Selig's most lasting contributions to cinema may lie within the quintessentially American genre of the narrative Western. As Erish explains, the Colonel began by filming actualities of Western landscapes from moving trains and exhibiting them not only throughout the United States but in Canada, Mexico, England, Germany, Holland, Italy, Portugal, and Spain as well. Occasionally, chance intervened. Runaway Stage Coach (1902) began as an actuality featuring attractive young ladies out for a ride. Rounding a bend, the horses became frightened by the unfamiliar sight of a cameraman, giving the film its title and the Western a familiar visual idiom. And long before German director Werner Herzog was celebrated for casting South American natives in Aguirre, the Wrath of God (1972) and Fitzcarraldo (1982), Selig was hiring members of the Great Sioux Nation as actors and advisors to ensure authenticity in his films. Indeed, his On the Little Big Horn; or, Custer's Last Stand (1909) featured Native American survivors of the eponymous battle. And Selig made a fortuitous choice in hiring the athletic and seemingly indestructible Tom Mix to star in his Westerns. For the sake of cinematic immortality, the cowboy actor at various times allowed himself to be filmed being dragged along the ground from a horse's tail, rolling down a rocky embankment while handcuffed, leaping from one galloping horse to another (after having overshot during the first take and knocking himself out), and leaping from a moving horse to a moving train. As Erish argues, "William Selig was defining what the Western should look like not only for audiences but for competitors" (43).

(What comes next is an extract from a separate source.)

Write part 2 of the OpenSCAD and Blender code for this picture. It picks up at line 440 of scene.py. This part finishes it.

Ever the astute businessman, Selig established operations in Los Angeles well before rivals in the Northeast had discovered the region's variegated landscapes and hospitable climate. Nevertheless, he hedged his bet by maintaining a production facility in Chicago. Denied permission to accompany ex-President Theodore Roosevelt on his celebrated 1909 African safari, the Colonel hired circus animals and their wrangler to film a simulated safari with a Roosevelt impersonator. He even purchased an aged lion whose onscreen slaughter, unfortunately, was all too real. Selig finished the production before Roosevelt had landed in Kenya. Meanwhile, the small collection of animal actors grew to encompass leopards, horses, elephants, tigers, camels, pumas, monkeys, parrots, bears, alligators, a water buffalo, and more lions. Opened for business in East Los Angeles in 1915, the Selig Zoo was, as Erish explains, "conceived as the original motion picture theme park" (114). Lauded by audiences and critics worldwide for its genuine, thrilling productions, the Selig Polyscope Company eventually succumbed to the loss of its overseas market due to the First World War.

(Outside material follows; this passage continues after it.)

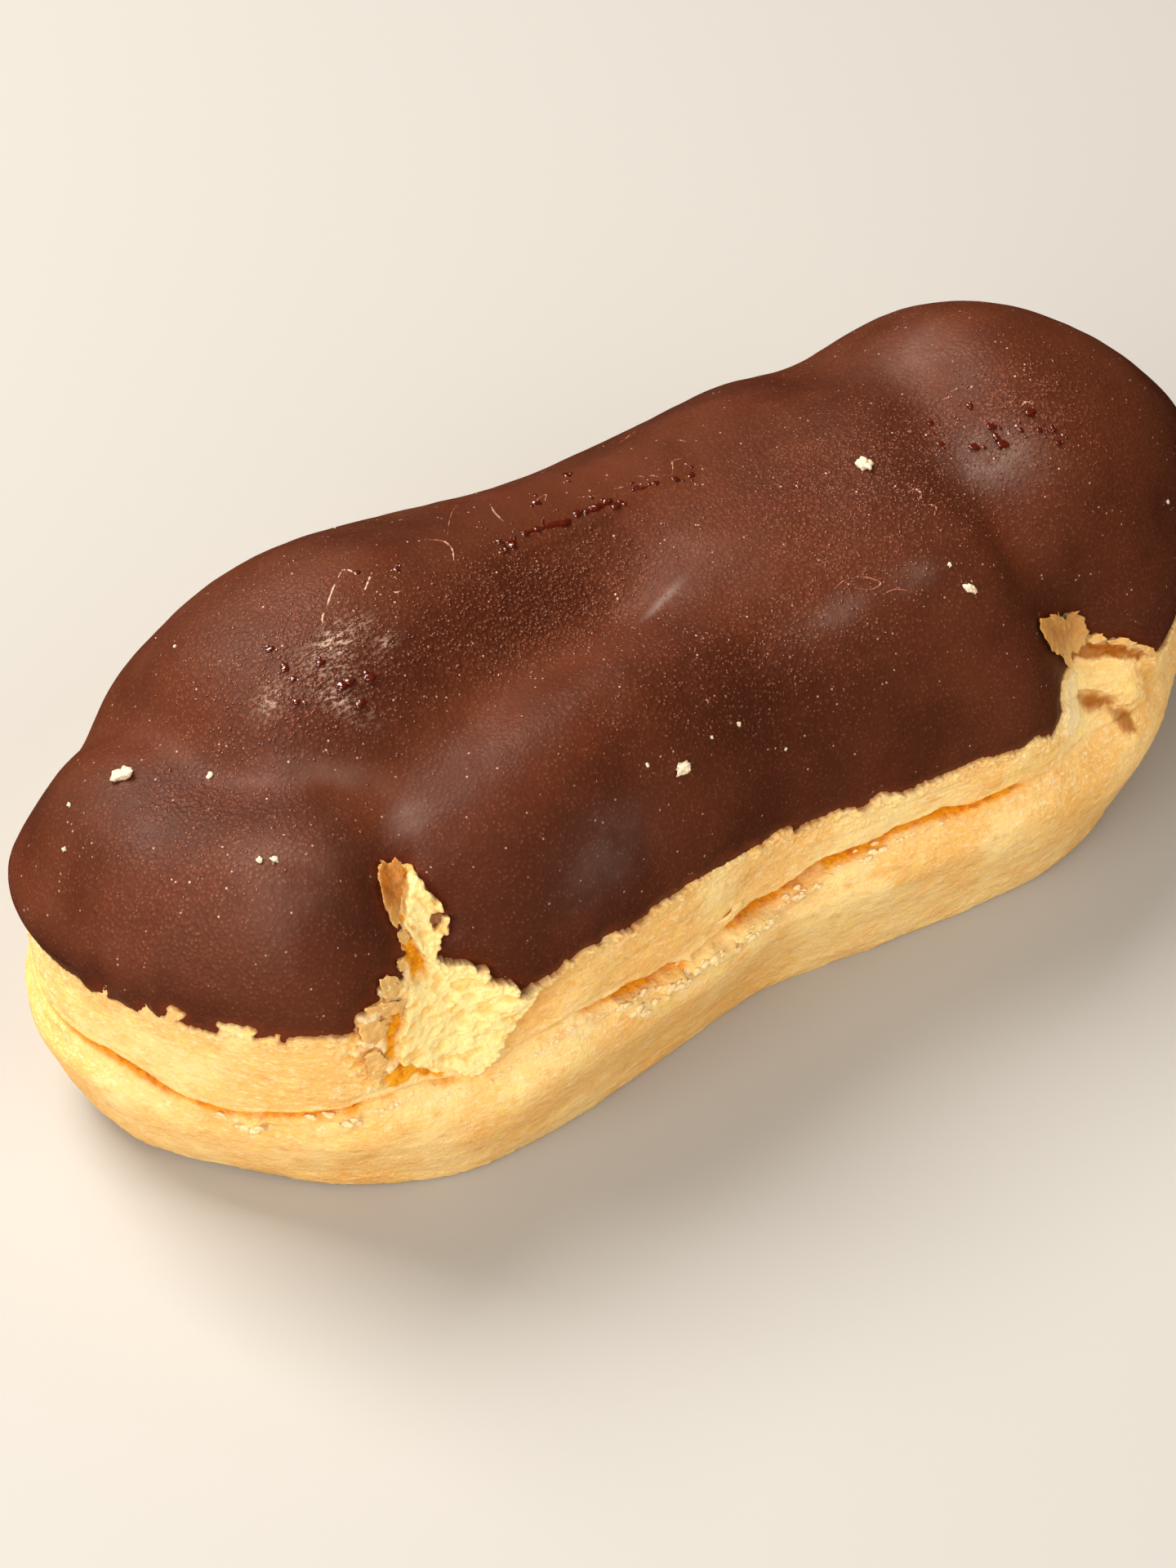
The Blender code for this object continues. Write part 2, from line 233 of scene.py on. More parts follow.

Consistently informative, occasionally humorous, ultimately touching, Erish's richly illustrated study may yet disappoint those looking for a fleshier portrait of the Colonel. Perhaps because of the business-oriented nature of the author's source documents, the reader puts down the volume fully apprised of Selig's travails and achievements but not particularly enlightened regarding what the man thought or felt about his life and times. For example, Erish refers to several rounds of litigation lasting a decade and almost invariably for patent infringement-brought by Thomas Edison. Each round, whatever the outcome, placed significant financial and creative strains on Selig's company. Eventually, the Colonel was forced to pay Edison back royalties for films shot using the Selig Polyscope projector or face further lawsuits, an expense that Erish describes as essentially extortion (25). Later, Selig had to cease filming his highly successful Westerns for two years to cover legal expenses. But in 1916, he released The Crisis, a film sympathetic to the abolitionist cause and to President Lincoln's reunification efforts, and one that many contemporary critics believed surpassed D.W. Griffith's The Birth of a Nation (1915) in artistic merit. When solicited for an endorsement by the Colonel himself, Edison wrote that the portrayal of Lincoln was so true to life that it recalled the Great Emancipator as the inventor knew him (145). The question remains open whether Edison ever met the sixteenth president, but what had occurred between the longtime rival filmmakers and legal adversaries to elicit such collegiality? Unfortunately, this question also remains open.

Still, those who appreciate Erish's study would do well afterward to take up Eric Ames's Carl Hagenbeck's Empire of Entertainments (Seattle: University of Washington, 2008). Though each makes only a cameo appearance in the other's volume and lived an ocean apart, Selig and the German Hagenbeck possessed intriguing career parallels. Both men established menageries for public exhibits and to provide animal actors (sadly, sometimes victims) for the nascent film industries in their native countries. Both were deeply concerned to infuse authenticity into their creative tableaux, be they on the movie screen or in the zoological park, going so far as to hire native performers instead of using black-faced Caucasian actors. And both participated aggressively in international trade, Selig by exporting films and Hagenbeck, exotic animals, around the world. Indeed, the Colonel received several shipments of beasts from Hagenbeck's company in Hamburg. Many of these undoubtedly appeared in Selig Polyscope Company productions.

In the end, Erish is to be lauded for offering the reader--be she amateur film enthusiast or professional film scholar--a well-written, solidly supported labor of love. In the introduction, the author describes how he spent years mining the Academy's twenty-one linear feet of material, including Selig's business records, correspondence, production documents, scripts, scrapbooks, photographs, and film stills. Erish's research and analysis shed light on the early history of American film and on one of its greatest figures, creating new knowledge and correcting many academically sanctioned misconceptions along the way. One can hardly ask for more.